Conceber a alfabetização na dimensão do letramento possibilita aliar os micro-aspectos comentados anteriormente com os macro-aspectos, relacionados com o conhecimento da organização discursiva dos textos; de instituições, atividades e situações sociais que são marcadas pela linguagem escrita em diferentes esferas sociais de conhecimento; de gêneros discursivos e de suas particularidades e usos, entre outros aspectos. A aliança entre os micro-aspectos e os macro-aspectos do processo de aprendizagem da linguagem escrita vem recentemente merecendo a atenção de pesquisadores e professores, que se observa uma tendência para ou se privilegiarem uns, ou outros, e de uma forma e de outra se deixam conhecimentos importantes para aquela aprendizagem de lado. Segundo Soares (2003), os processos da alfabetização e de letramento, embora processos distintos, são interdependentes e indissociáveis.


 

Aprofundando a compreensão do problema: polifonia, linguagens sociais
e
gêneros do discurso

Os estudos que venho realizando desde 1992 (Pacheco, 1992; 1994; 1995; 1997; Goulart, 2001; 2003) vêm deixando à mostra caminhos que as crianças percorrem para se tornarem alfabetizadas, bem como conhecimentos que estão envolvidos nestes processos. Vêm, do mesmo modo, contribuindo para a reflexão sobre novas possibilidades de ação pedagógica com a língua escrita, na perspectiva de se repensarem metodologias de trabalho que favoreçam a formação de sujeitos letrados. A formação destes sujeitos estaria intimamente relacionada à construção da autoria e da cidadania, na medida em que associamos estas condições à condição letrada, isto é, à inclusão e participação efetivas dos sujeitos no tecido social que se constitui com apropriação da chamada variedade padrão da língua e da linguagem escrita. Nesta perspectiva, sugerimos a noção de letramento como horizonte ético-político para a ação pedagógica nos espaços educativos.

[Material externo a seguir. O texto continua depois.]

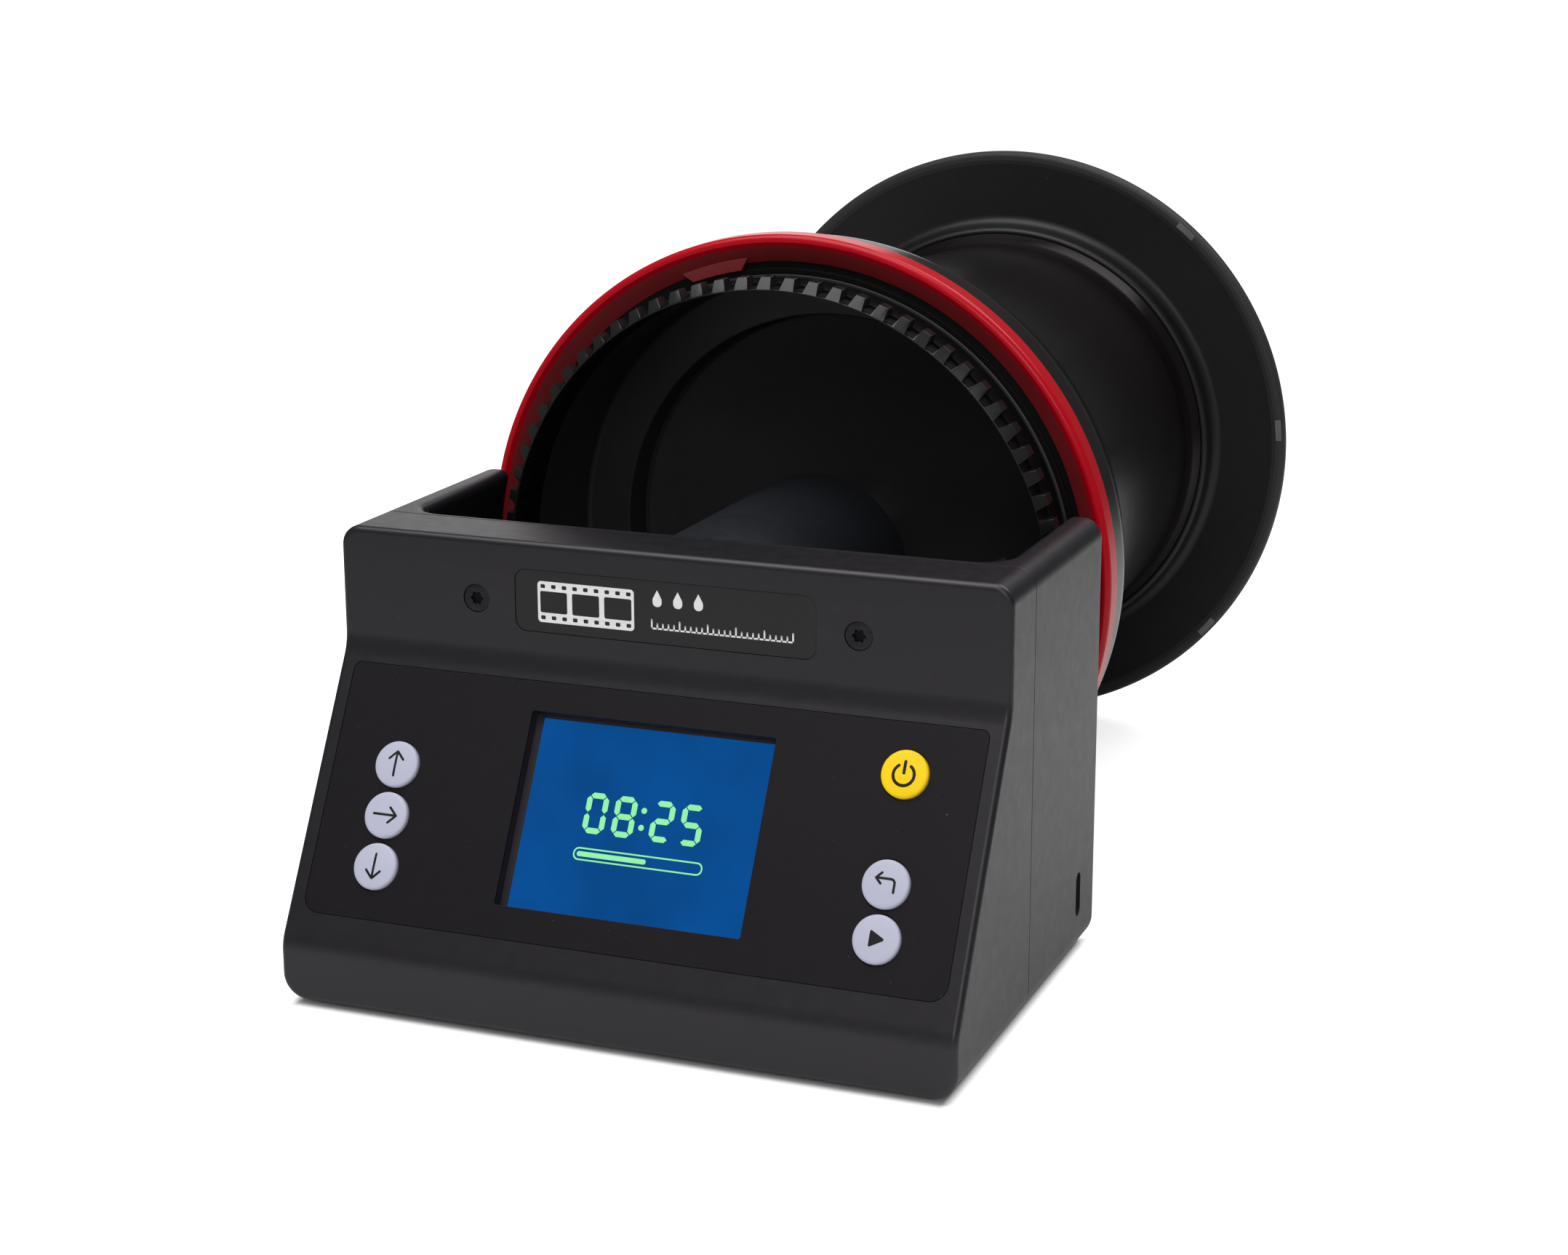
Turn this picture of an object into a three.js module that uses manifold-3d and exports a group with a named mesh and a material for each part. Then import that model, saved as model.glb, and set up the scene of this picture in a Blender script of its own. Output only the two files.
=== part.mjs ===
// A motorised rotary film developing tank: a small control unit with a cradle, and a tank lying on its
// side that the unit turns by a toothed ring. Millimetres, +Z up, +X to the right as seen from the front,
// +Y to the rear along the tank's axis. The origin is on the floor under the middle of the whole object.
import * as THREE from "three";
import { mergeVertices } from "three/addons/utils/BufferGeometryUtils.js";
import Module from "manifold-3d";

const wasm = await Module();
wasm.setup();

// ---- Driving dimensions -------------------------------------------------------------------------

const GAP = 0.3; // between two fixed pieces that touch
const SEAT = 0.25; // round a fixed piece in its recess
const FAR = 100; // reach of a cut that passes right through the unit
const CORNER_STEPS = 2; // half the number of flats round one corner of an outline
const LARGE_ROUND = 44; // sides of the tank's round pieces
const MIDDLE_ROUND = 28;
const SMALL_ROUND = 16;
const LENGTH = 258.3; // nose of the unit to the back of the support disc

// The unit's housing. Its own Y is measured from the lower edge of the key panel.
const HOUSING_WIDTH = 141.8;
const HOUSING_TOP = 92.4;
const HOUSING_NOSE = -3.1;
const HOUSING_REAR = 89.9;
const FRONT_BOTTOM = 1.75;
const CRADLE_BOTTOM = 2.75;
const WALL = 2.5;
const UPPER_WALL_Y = 27.3;
const PANEL_Z = 18.57; // height of the key panel's lower edge
const PANEL_TILT = THREE.MathUtils.degToRad(60.92);
const SEAM_Y = 42.1;
const POCKET_FRONT = 45.2;
const TOP_EDGE_RADIUS = 4.2;
const BOTTOM_EDGE_RADIUS = 7.5;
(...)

A teoria da enunciação de Bakhtin, entre outros autores, tem sido uma fonte importante para o aprofundamento da compreensão das especificidades do processo de alfabetização na dimensão do letramento, ou seja, mais especificamente para o entendimento dos macro-aspectos deste processo. E como as formulações teóricas de Bakhtin têm contribuído para adensar tal compreensão?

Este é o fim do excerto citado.